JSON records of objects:
__________
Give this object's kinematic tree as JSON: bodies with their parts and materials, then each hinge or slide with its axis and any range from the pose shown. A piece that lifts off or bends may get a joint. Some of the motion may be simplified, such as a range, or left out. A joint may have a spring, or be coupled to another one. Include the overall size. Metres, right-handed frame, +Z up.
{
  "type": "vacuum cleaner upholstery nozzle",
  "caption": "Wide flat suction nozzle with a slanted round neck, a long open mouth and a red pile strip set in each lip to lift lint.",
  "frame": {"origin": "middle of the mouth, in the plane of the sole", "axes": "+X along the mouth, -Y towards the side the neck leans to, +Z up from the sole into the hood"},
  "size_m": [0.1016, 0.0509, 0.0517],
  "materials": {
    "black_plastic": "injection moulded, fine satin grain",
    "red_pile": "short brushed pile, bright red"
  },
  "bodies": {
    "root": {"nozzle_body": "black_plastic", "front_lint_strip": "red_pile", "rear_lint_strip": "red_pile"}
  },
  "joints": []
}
__________
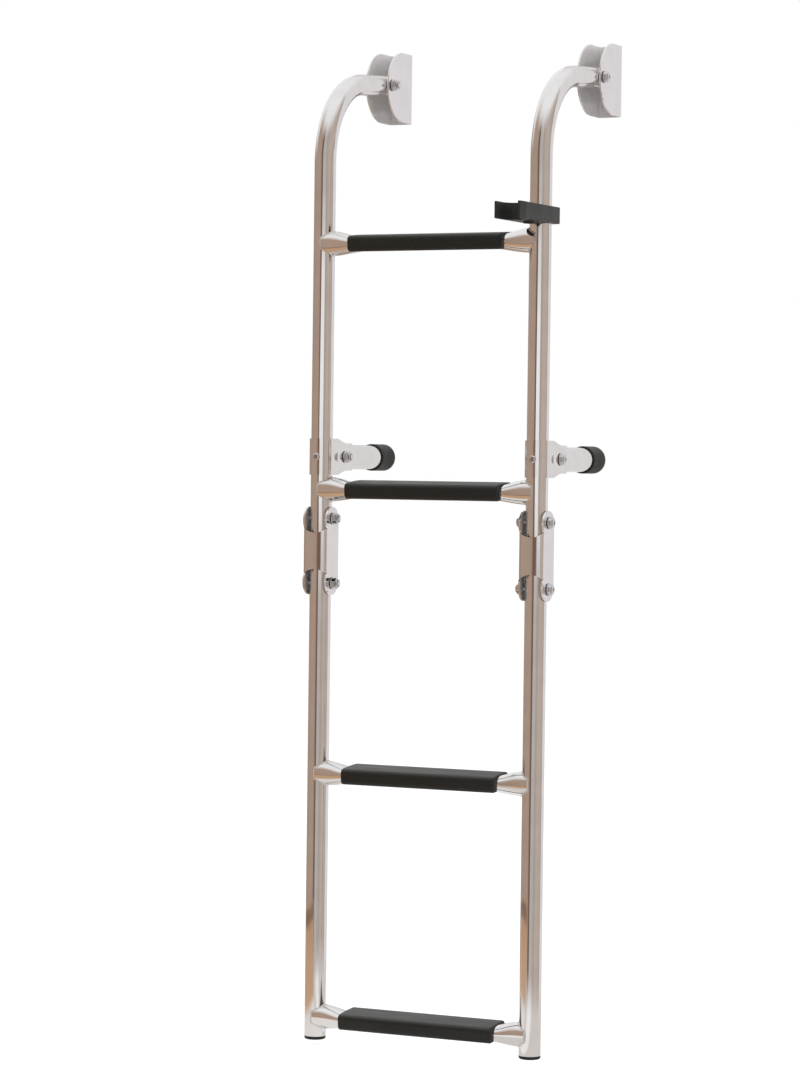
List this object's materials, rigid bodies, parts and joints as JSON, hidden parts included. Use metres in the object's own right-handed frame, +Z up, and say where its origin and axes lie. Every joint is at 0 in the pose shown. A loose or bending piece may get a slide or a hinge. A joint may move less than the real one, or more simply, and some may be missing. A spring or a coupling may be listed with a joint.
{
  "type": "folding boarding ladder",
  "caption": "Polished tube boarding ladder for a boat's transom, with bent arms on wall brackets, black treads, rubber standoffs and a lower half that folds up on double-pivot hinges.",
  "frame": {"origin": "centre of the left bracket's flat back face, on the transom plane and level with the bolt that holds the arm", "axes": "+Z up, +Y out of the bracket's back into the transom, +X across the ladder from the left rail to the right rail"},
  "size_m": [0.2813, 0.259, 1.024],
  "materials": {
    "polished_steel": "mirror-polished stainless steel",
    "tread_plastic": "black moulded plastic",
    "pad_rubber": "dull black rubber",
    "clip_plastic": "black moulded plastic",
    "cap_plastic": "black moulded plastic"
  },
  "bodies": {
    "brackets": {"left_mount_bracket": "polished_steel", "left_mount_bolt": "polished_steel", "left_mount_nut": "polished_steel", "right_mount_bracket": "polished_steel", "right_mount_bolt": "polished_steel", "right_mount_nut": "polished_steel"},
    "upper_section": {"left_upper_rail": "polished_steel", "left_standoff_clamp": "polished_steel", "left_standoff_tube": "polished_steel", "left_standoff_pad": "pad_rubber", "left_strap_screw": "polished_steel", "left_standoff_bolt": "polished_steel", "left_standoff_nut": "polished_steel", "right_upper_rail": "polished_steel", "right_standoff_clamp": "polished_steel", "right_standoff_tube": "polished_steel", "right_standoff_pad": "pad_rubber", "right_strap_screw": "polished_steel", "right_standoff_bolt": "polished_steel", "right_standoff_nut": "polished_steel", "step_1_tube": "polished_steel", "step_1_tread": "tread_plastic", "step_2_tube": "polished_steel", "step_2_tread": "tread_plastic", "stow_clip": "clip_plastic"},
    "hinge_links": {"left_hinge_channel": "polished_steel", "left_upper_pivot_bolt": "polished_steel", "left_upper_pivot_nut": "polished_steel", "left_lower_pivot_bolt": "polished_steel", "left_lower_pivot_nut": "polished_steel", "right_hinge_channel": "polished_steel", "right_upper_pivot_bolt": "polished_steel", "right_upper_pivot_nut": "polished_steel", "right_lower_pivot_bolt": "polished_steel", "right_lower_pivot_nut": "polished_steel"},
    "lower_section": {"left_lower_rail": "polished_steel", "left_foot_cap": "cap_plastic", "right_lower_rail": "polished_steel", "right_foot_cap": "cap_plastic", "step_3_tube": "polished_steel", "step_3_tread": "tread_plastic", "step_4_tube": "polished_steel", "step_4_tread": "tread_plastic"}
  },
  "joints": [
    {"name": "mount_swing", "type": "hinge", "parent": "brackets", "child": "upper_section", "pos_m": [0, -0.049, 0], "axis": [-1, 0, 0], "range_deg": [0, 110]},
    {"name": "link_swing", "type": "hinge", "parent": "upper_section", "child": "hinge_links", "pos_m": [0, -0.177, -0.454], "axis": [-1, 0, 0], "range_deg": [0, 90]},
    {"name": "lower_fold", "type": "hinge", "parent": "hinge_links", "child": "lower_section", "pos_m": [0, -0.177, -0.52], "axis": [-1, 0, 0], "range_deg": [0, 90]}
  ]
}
__________
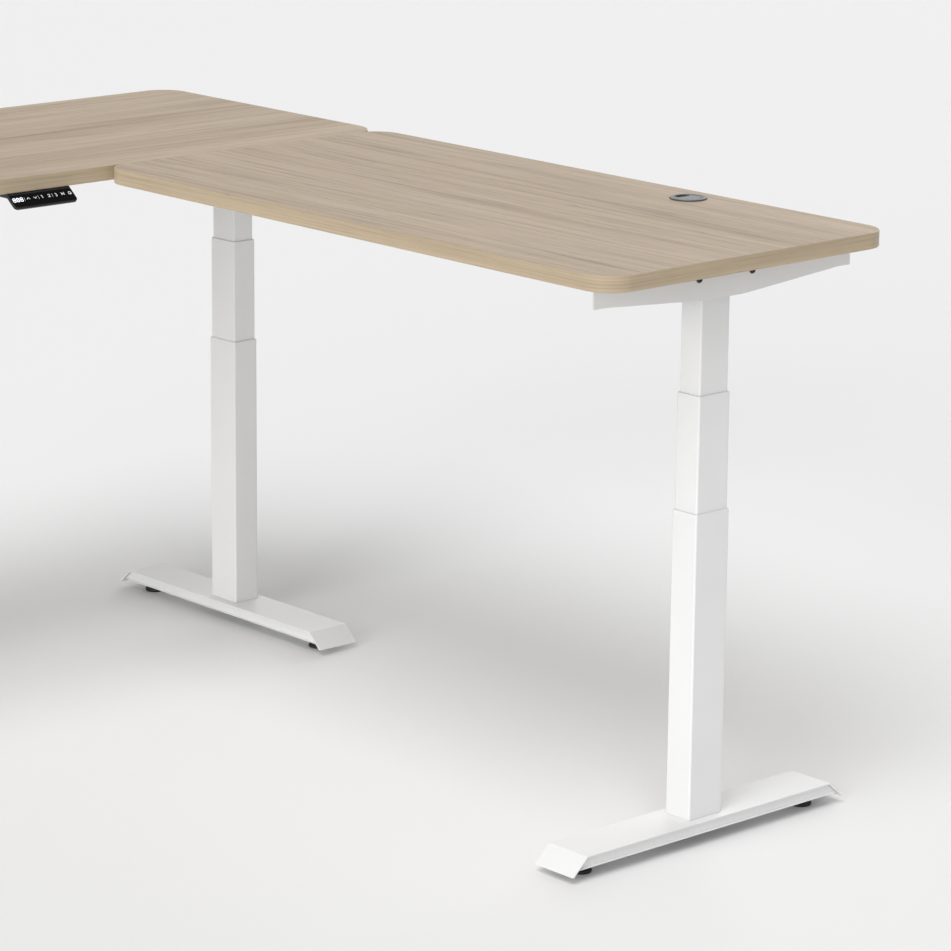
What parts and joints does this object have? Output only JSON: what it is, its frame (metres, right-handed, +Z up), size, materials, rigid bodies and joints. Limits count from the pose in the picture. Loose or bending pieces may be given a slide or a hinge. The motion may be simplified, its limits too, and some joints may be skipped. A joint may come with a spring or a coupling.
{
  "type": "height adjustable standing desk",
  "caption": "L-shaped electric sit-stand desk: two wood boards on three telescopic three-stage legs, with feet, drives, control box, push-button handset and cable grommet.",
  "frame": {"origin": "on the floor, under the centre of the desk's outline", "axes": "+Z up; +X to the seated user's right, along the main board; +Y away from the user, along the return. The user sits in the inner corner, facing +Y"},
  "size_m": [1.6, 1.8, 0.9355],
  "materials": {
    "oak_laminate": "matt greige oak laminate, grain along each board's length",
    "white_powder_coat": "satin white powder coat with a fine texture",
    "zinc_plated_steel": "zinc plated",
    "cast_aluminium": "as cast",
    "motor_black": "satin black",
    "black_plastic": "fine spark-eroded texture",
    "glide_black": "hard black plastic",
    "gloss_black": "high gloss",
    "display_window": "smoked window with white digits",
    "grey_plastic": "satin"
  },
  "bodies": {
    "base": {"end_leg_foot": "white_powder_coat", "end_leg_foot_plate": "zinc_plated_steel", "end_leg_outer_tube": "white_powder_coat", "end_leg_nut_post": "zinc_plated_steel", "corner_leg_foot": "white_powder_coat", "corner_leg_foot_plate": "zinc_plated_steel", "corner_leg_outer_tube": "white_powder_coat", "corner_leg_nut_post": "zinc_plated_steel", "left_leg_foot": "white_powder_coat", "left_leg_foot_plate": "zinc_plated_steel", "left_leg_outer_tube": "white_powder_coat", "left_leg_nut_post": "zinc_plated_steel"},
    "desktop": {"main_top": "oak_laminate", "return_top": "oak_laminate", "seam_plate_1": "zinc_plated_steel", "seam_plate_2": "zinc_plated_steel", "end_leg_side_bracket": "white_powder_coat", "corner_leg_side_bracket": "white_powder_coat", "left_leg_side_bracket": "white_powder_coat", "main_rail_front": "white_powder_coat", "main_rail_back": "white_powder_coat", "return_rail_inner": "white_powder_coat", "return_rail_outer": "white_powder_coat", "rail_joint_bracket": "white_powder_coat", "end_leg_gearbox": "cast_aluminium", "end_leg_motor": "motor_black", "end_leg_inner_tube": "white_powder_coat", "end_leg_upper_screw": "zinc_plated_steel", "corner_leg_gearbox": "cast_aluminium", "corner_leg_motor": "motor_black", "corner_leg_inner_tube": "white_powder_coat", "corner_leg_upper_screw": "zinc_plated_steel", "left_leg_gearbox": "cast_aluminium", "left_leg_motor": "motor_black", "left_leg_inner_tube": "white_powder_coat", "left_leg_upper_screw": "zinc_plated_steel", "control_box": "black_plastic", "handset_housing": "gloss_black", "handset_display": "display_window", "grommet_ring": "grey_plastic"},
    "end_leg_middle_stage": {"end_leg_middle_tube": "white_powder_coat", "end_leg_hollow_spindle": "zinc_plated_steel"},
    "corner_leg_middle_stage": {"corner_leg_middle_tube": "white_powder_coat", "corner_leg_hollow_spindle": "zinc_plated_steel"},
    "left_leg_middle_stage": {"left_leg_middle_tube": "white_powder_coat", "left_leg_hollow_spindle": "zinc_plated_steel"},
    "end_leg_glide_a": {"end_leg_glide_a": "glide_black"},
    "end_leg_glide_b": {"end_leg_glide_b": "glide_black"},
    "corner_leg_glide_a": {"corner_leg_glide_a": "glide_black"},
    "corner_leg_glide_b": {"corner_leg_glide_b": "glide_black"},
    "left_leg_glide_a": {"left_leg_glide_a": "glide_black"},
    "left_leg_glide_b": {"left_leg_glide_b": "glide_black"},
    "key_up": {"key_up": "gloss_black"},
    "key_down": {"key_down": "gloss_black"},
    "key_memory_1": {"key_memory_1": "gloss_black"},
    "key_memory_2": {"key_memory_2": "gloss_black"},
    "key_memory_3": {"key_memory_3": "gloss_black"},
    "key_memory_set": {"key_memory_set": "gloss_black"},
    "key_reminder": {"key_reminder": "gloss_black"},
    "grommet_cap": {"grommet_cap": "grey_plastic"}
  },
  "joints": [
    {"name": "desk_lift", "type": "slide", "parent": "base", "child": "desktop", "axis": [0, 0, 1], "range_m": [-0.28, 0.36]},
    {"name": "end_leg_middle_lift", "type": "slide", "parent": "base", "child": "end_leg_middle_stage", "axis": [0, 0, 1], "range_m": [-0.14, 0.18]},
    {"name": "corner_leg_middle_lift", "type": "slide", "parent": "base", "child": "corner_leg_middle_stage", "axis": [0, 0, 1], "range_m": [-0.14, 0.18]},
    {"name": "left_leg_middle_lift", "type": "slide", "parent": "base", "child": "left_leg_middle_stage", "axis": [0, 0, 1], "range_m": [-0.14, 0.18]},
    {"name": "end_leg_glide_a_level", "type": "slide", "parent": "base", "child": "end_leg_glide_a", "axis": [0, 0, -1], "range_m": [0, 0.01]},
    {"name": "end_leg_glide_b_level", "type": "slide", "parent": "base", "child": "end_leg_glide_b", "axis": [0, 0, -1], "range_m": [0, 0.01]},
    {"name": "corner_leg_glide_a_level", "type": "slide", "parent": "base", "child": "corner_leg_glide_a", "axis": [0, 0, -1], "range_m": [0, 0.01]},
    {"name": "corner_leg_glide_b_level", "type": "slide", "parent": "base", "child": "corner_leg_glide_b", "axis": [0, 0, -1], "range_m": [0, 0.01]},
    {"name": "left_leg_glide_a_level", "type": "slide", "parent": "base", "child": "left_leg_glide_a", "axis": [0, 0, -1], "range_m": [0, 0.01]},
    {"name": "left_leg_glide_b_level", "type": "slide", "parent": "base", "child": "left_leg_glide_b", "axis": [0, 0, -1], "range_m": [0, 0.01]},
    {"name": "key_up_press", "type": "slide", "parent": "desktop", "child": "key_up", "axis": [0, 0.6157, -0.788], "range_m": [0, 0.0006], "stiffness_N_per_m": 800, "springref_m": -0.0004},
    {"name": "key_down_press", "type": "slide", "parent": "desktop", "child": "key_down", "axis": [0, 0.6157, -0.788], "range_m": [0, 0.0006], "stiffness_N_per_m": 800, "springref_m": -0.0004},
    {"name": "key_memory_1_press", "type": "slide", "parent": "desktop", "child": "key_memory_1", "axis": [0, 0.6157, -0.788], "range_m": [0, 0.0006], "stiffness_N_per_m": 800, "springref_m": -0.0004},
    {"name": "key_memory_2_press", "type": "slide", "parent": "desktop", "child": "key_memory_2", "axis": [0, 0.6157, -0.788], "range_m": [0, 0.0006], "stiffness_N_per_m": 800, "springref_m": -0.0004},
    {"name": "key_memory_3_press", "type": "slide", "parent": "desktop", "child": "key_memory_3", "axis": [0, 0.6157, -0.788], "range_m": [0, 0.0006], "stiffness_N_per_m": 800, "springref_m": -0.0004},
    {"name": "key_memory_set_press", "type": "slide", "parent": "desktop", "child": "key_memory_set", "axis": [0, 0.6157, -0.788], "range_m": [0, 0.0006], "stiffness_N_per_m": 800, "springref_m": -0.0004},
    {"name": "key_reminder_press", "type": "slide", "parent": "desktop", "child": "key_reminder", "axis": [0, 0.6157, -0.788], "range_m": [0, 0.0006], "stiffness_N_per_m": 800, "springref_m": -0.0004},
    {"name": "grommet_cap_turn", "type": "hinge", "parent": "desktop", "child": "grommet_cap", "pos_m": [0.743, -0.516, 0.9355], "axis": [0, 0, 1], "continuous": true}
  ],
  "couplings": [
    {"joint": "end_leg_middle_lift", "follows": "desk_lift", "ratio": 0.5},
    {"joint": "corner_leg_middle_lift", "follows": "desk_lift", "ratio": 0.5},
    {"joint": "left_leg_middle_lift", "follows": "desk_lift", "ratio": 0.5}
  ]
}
__________
# DIRECTIVE
Supply the count of lines in the entries that contain the word "each", and nothing besides.

# SOLUTION TO THE PROBLEM
3